Because frankly, a super high response time, if you had a
response time that was more than 3 standard deviations,
that would've also made us likely to reject the
null hypothesis. So we were dealing with
kind of both tails. You could have done a similar
type of hypothesis test with the same experiment where you
only had a one-tailed test. And the way we could have done
that is we still could have had the null hypothesis be that
the drug has no effect. Or that the mean with the drug--
the mean, and maybe I could say the mean with the
drug-- is still going to be 1.2 seconds, our mean
response time. Now if we wanted to do a
one-tailed test, but for some reason we already had maybe a
view that this drug would lower response times, then our
alternative hypothesis-- and just so you get familiar with
different types of notation, some books or teachers will
write the alternative hypothesis as H1, sometimes
they write it as H alternative, either
one is fine.
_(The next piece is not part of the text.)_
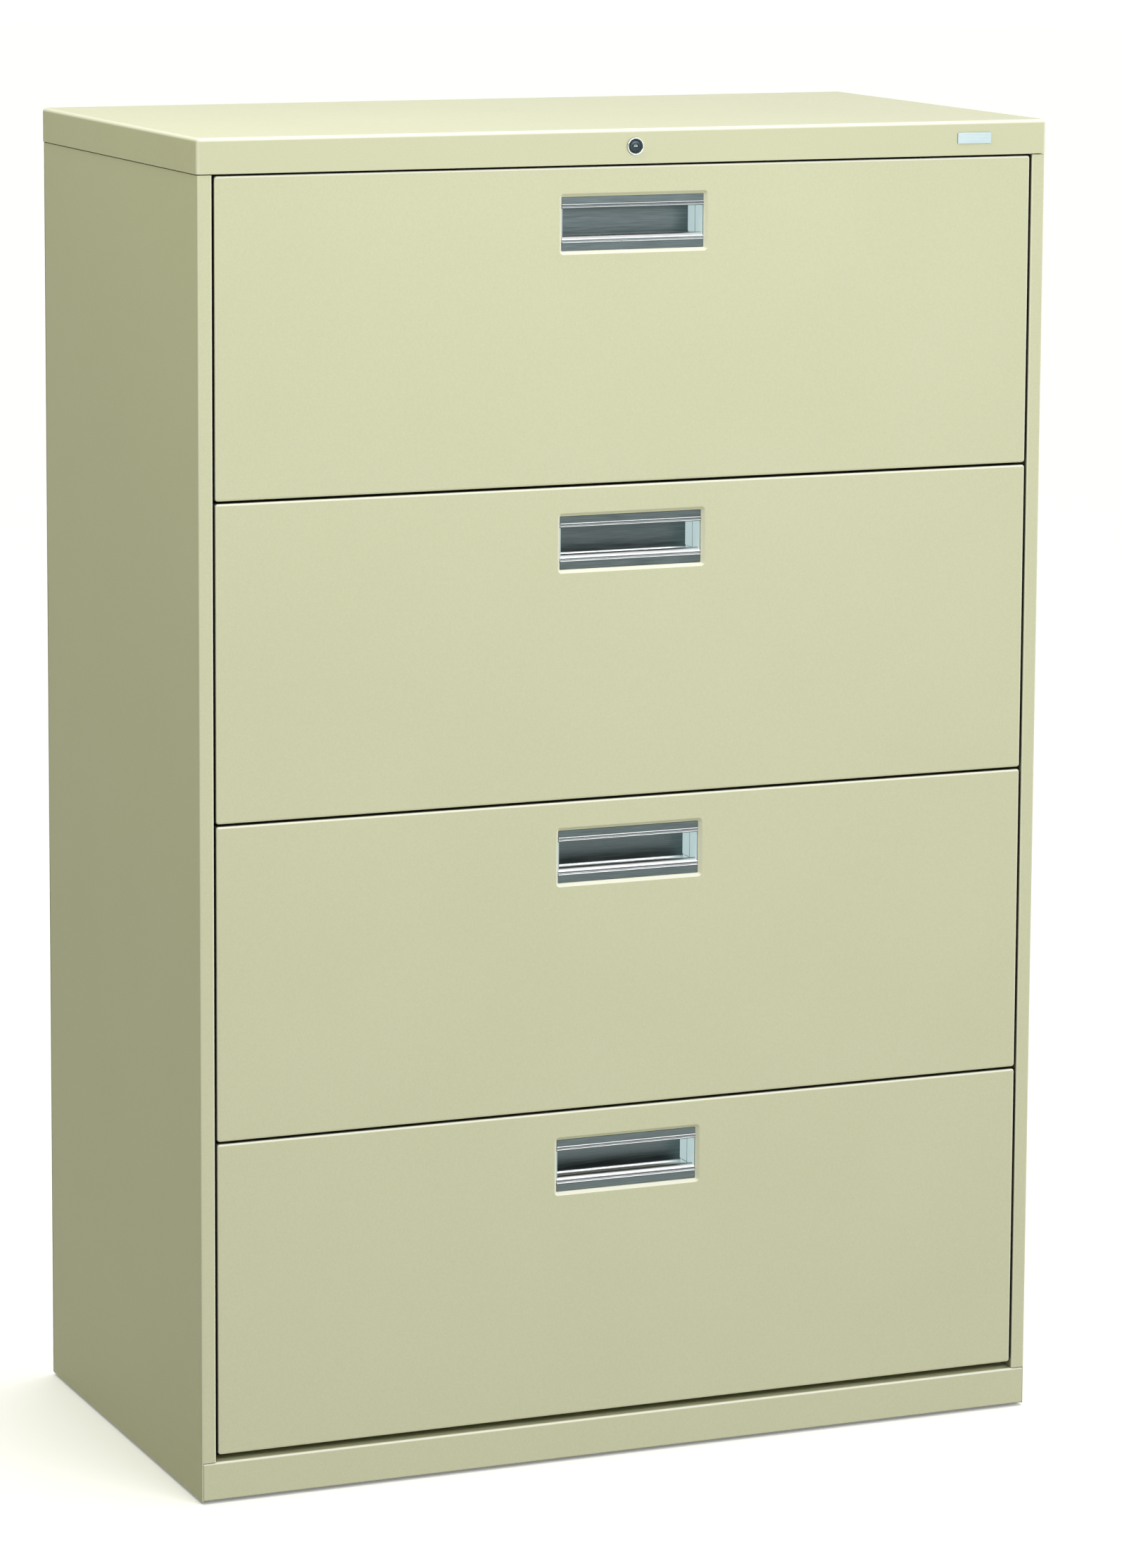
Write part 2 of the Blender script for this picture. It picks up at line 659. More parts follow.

If you want to do one-tailed
test, you could say that the drug lowers response time. Or that the mean with the drug
is less than 1.2 seconds. Now if you do a one-tailed test
like this, what we're thinking about is, what we want
to look at is, all right, we have our sampling
distribution. Actually, I can just use the
drawing that I had up here. You had your sampling
distribution of the sample mean. We know what the mean of that
was, it's 1.2 seconds, same as the population mean. We were able to estimate its
standard deviation using our sample standard deviation, and
that was reasonable because it had a sample size of greater
than 30, so we can still kind of deal with a normal
distribution for the sampling distribution. And using that we saw that the
result, the sample mean that we got, the 1.05 seconds,
is 3 standard deviations below the mean. So if we look at it-- let me
just re-draw it with our new hypothesis test. So this is
the sampling distribution. It has a mean right over
here at 1.2 seconds. And the result we got
was 3 standard deviations below the mean. 1, 2, 3 standard deviations
below the mean. That was what our 1.05
seconds were. So when you set it up like this
where you're not just saying that the drug has an
effect-- in that case, and that was the last view, you'd
look at both tails. But here we're saying we only
care is does the drug lower our response time? And just like we did before, you
say OK, let's say the drug doesn't lower our
response time. If the drug doesn't lower our
response time, what was the probability or what is the
probability of getting a lowering this extreme
or more extreme? So here it will only be one
of the tails that we could consider when we set our
alternative hypothesis like that, that we think it lowers. So if our null hypothesis is
true, the probability of getting a result more extreme
than 1.05 seconds, now we are only considering this tail
right over here. Let me just put it this way. More extreme than 1.05 seconds,
or let me say, lower. Because in the last video we
cared about more extreme because even a really high
result would have said, OK, the mean's definitely
not 1.2 seconds. But in this case we care about
means that are lower. So now we care about the
probability of a result lower than 1.05 seconds. That's the same thing as
sampling-- of getting a sample from the sampling distribution
that's more than 3 standard deviations below the mean. And in this case, we're only
going to consider the area in this one tail. So this right here would be a
one-tailed test where we only care about one direction
below the mean. If you look at the one-tailed
test-- this area over here-- we saw last time that both of
these areas combined are 0.3%. But if you're only considering
one of these areas, if you're only considering this one over
here it's going to be half of that, because the normal
distribution is symmetric. So it's going to the 0.13%. So this one right here is going
to be 0.15%, or if you express it as a decimal, this
is going to be 0.0015. So once again, if you set up
your hypotheses like this, you would have said, if your null
hypothesis is correct, there would have only been a 0.15%
chance of getting a result lower than the result we got. So that would be very unlikely,
so we will reject the null hypothesis and go
with the alternative. And in this situation
your P-value is going to be the 0.0015.